What will your church be singing on Remembrance Sunday?

Remember, remember . . .

But not so much the 5th as the 11th of this month; or the day after, since this year Sunday is the 12th. If your church observes it at all, what will you be singing?

It is a big 'if'. Not long ago, Remembrance Sunday, let alone Armistice Day on the 11th itself, had all but faded out for many people. For a mixture of reasons, none particularly Christian, that trend has now been halted or reversed. It is in the villages of our countryside that it has been kept most fervently, not least because the names on the War Memorials are the same as those in the school.

For King and country

It is harder to commemorate those who died 'for king and country' if our church or community is held together by those who took no part in our wars, or were on the other side, or for whom one or both conflicts brought nothing but misery.

Unless we want to recreate in Britain the tribalism which plunges other countries into civil war, or to perpetuate the myth that belonging to our nation overrides membership in Christ, some hard thinking is needed.
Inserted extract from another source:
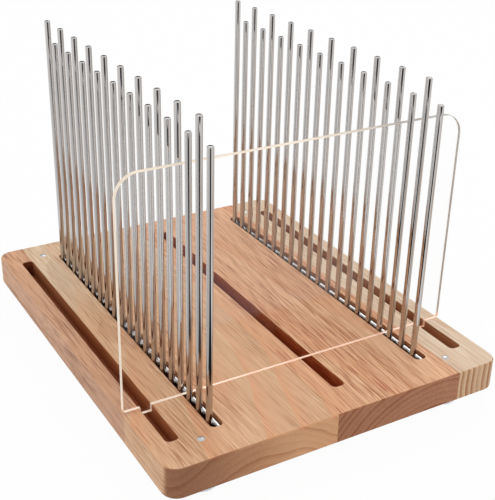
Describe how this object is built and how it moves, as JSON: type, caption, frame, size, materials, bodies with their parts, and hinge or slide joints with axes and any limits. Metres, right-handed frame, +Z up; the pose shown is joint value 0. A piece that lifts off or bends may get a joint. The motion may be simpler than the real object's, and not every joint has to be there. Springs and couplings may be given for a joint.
{
  "type": "bread slicer guide",
  "caption": "Wooden board on clear feet with two combs of upright steel rods that guide a bread knife, and a clear lift-out stop plate between the rods.",
  "frame": {"origin": "middle of the footprint, at the level that the feet stand on", "axes": "+Z up, -Y towards the front edge of the board, +X to the right; the combs run along Y"},
  "size_m": [0.24, 0.3, 0.2138],
  "materials": {
    "wood_pink_tan": "oiled, fine long grain",
    "wood_light_tan": "oiled, fine long grain",
    "wood_red_tan": "oiled, streaked grain",
    "wood_pale": "oiled, striped end grain",
    "polished_steel": "mirror-polished stainless steel",
    "screw_steel": "bright plated steel",
    "clear_acrylic": "clear, polished edges",
    "clear_foot": "clear soft plastic"
  },
  "bodies": {
    "board_and_combs": {"stave_left_edge": "wood_pink_tan", "stave_left": "wood_light_tan", "stave_right": "wood_red_tan", "stave_right_edge": "wood_pale", "comb_rail_left": "polished_steel", "comb_rail_right": "polished_steel", "guide_rod_left_01": "polished_steel", "guide_rod_left_02": "polished_steel", "guide_rod_left_03": "polished_steel", "guide_rod_left_04": "polished_steel", "guide_rod_left_05": "polished_steel", "guide_rod_left_06": "polished_steel", "guide_rod_left_07": "polished_steel", "guide_rod_left_08": "polished_steel", "guide_rod_left_09": "polished_steel", "guide_rod_left_10": "polished_steel", "guide_rod_left_11": "polished_steel", "guide_rod_left_12": "polished_steel", "guide_rod_left_13": "polished_steel", "guide_rod_left_14": "polished_steel", "guide_rod_left_15": "polished_steel", "guide_rod_left_16": "polished_steel", "guide_rod_left_17": "polished_steel", "guide_rod_left_18": "polished_steel", "guide_rod_left_19": "polished_steel", "guide_rod_left_20": "polished_steel", "guide_rod_right_01": "polished_steel", "guide_rod_right_02": "polished_steel", "guide_rod_right_03": "polished_steel", "guide_rod_right_04": "polished_steel", "guide_rod_right_05": "polished_steel", "guide_rod_right_06": "polished_steel", "guide_rod_right_07": "polished_steel", "guide_rod_right_08": "polished_steel", "guide_rod_right_09": "polished_steel", "guide_rod_right_10": "polished_steel", "guide_rod_right_11": "polished_steel", "guide_rod_right_12": "polished_steel", "guide_rod_right_13": "polished_steel", "guide_rod_right_14": "polished_steel", "guide_rod_right_15": "polished_steel", "guide_rod_right_16": "polished_steel", "guide_rod_right_17": "polished_steel", "guide_rod_right_18": "polished_steel", "guide_rod_right_19": "polished_steel", "guide_rod_right_20": "polished_steel", "foot_front_left": "clear_foot", "foot_front_right": "clear_foot", "foot_back_left": "clear_foot", "foot_back_right": "clear_foot", "foot_screw_front_left": "screw_steel", "foot_screw_front_right": "screw_steel", "foot_screw_back_left": "screw_steel", "foot_screw_back_right": "screw_steel"},
    "stop_plate": {"stop_plate": "clear_acrylic"}
  },
  "joints": [
    {"name": "stop_plate_lift", "type": "slide", "parent": "board_and_combs", "child": "stop_plate", "axis": [0, 0, 1], "range_m": [0, 0.19]}
  ]
}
Blind loyalty is no part of patriotism; that way go fascists and communists.

All of which affects our choice of hymns. I assume no evangelical will spend long agonising over whether to include 'O valiant hearts', that singular example of poetry in the service of blasphemy. Fred Kaan, a non-evangelical who rejects the hymn but recognises its power, has produced 'God! as with silent hearts we bring to mind', as a practical, sensitive and reverent alternative to match the tune and the occasion.

Sacred solemnity

An earlier 'Hymns now' was somehow robbed of the point of mentioning Hiroshima Day in August, which was Carl Daw's daring hymn 'Bright the cloud and bright the glory'. Our Lord's Transfiguration also features dazzling brightness, obscuring cloud and enduring transformation. This would be an unlikely choice for November, but it illustrates the need to break away at some point from the rituals of 'Our God, our help in ages past', magnificent though that is on the right occasion.
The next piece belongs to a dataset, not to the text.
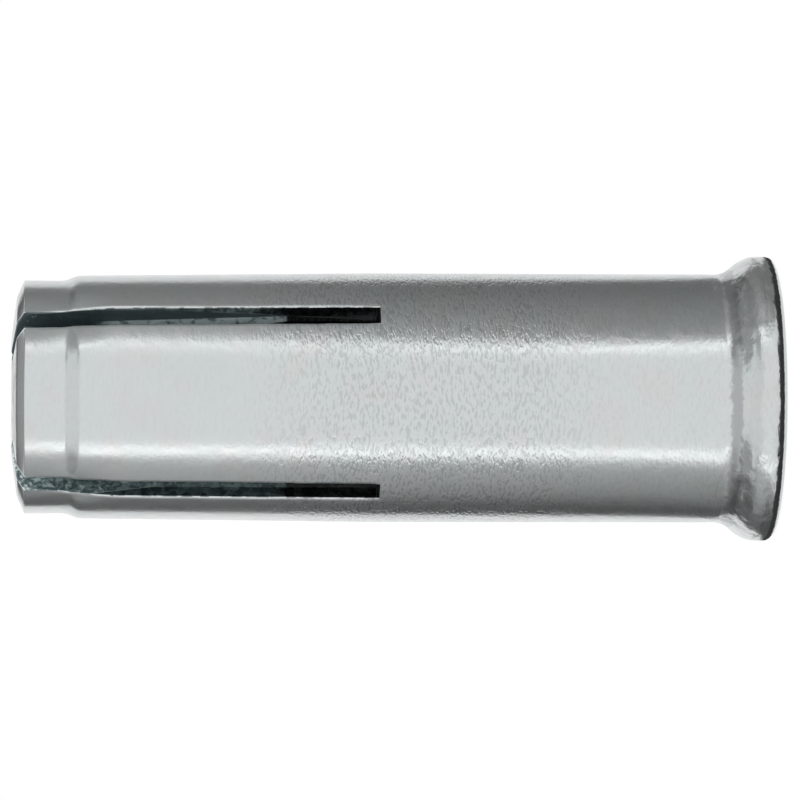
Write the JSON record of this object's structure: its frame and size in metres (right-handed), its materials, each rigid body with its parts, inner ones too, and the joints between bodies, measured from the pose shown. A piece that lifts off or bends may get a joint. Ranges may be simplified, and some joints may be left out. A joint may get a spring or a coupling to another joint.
{
  "type": "drop-in anchor",
  "caption": "Flush concrete anchor: a flared, internally threaded steel sleeve with a slotted, crimped end, and a tapered expander plug held loose inside.",
  "frame": {"origin": "centre of the rim face, on which the anchor stands", "axes": "+Z along the anchor's axis, from the threaded rim to the slotted end; the slots lie at 45 degrees to X and Y"},
  "size_m": [0.0113, 0.0112, 0.03],
  "materials": {
    "zinc_plated_sleeve": "bright zinc plating over cold-formed steel, faint dimples and tool marks round the body",
    "plug_steel": "turned and blackened, faint turning marks round it"
  },
  "bodies": {
    "sleeve": {"anchor_sleeve": "zinc_plated_sleeve"},
    "plug": {"expander_plug": "plug_steel"}
  },
  "joints": [
    {"name": "plug_drive", "type": "slide", "parent": "sleeve", "child": "plug", "axis": [0, 0, 1], "range_m": [0, 0.0035]}
  ]
}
We have become so used to its sacred solemnity that we cannot hear its radical challenge to all human, worldly values. If there was any week for a prophetic note from the hymnwriters, surely this is it. Sadly, the potentially useful One World Week is in the grip of a multi-faith liberal agenda.

But is that the function of hymns? Historically it has often been; today we might look to a solo or choir song to do such a job for us. Let me recommend the songs of war and peace by Sue Gilmurray, notably for this occasion her solos 'Peace of the world', 'Honour to the soldiers' and the title track 'Finest Hour'. You can obtain it on CD or tape from APF, 11 Weavers End, Hanslope, Milton Keynes MK19 7PA- but be prepared for some surprises.
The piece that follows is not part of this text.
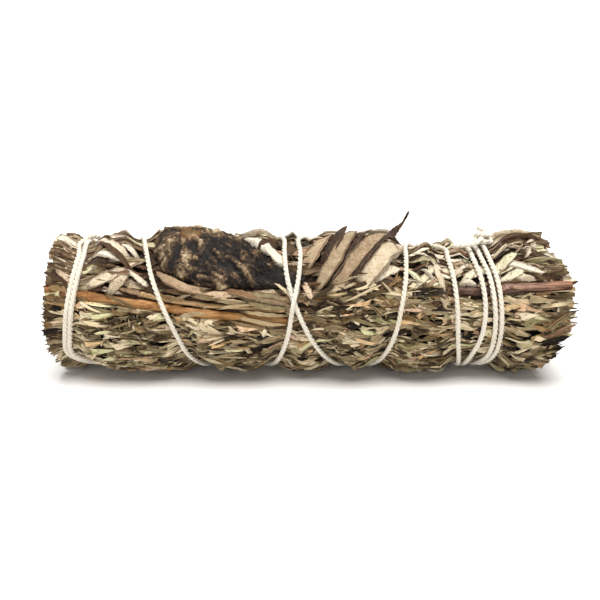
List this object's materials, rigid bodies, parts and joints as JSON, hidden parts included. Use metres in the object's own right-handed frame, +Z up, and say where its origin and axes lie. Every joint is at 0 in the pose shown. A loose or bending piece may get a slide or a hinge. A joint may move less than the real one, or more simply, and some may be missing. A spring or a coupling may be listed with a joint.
{
  "type": "sage smudge stick",
  "caption": "Bundle of dried sagebrush and white sage sprigs, cut to one length and bound along its length with cotton twine, lying on its side.",
  "frame": {"origin": "centre of the bundle's bounding box, on the surface that it lies on", "axes": "+X along the bundle toward its knotted end, -Y toward the side that the picture shows, +Z up"},
  "size_m": [0.159, 0.0429, 0.0477],
  "materials": {
    "sagebrush leaf": "dry, matt, grey-green and brown",
    "white sage leaf": "dry, matt, felted, pale",
    "dark sage leaf": "dry, wrinkled, dark brown",
    "peeled stem": "bare orange-brown wood",
    "bark": "thin brown bark",
    "cotton twine": "twisted off-white cotton"
  },
  "bodies": {
    "root": {"sagebrush_back": "sagebrush leaf", "sagebrush_low_back": "sagebrush leaf", "sagebrush_underside": "sagebrush leaf", "sagebrush_low_front": "sagebrush leaf", "sagebrush_front": "sagebrush leaf", "sprig_heart": "sagebrush leaf", "white_sage_front": "white sage leaf", "white_sage_back": "white sage leaf", "dark_sage_leaf": "dark sage leaf", "stem_orange": "peeled stem", "stem_side_shoot": "peeled stem", "stem_brown": "bark", "stem_in_sagebrush_back": "bark", "stem_in_sagebrush_low_back": "bark", "stem_in_sagebrush_underside": "bark", "stem_in_sagebrush_low_front": "bark", "stem_in_sagebrush_front": "bark", "stem_in_white_sage_front": "bark", "stem_in_white_sage_back": "bark", "stem_in_heart_1": "bark", "stem_in_heart_2": "bark", "stem_in_heart_3": "bark", "twine": "cotton twine"}
  },
  "joints": []
}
I appreciate among other things not only a distinctive voice, but also a sign that 'songs' need not be of the Spring Harvest or 'Songs of Fellowship' brand. These latter have swept the board in some churches, but represent only a fraction of what is available, and of what we may need to sing to God, or about him, in times of crisis.

New ways to remember

Whatever shape Remembrance Days take in Britain for a new century, they can never be the same as they were in 1920 or 1950. We owe it to our grandparents to remember them, and to our grandchildren to hand on a truly international church with a globally relevant gospel.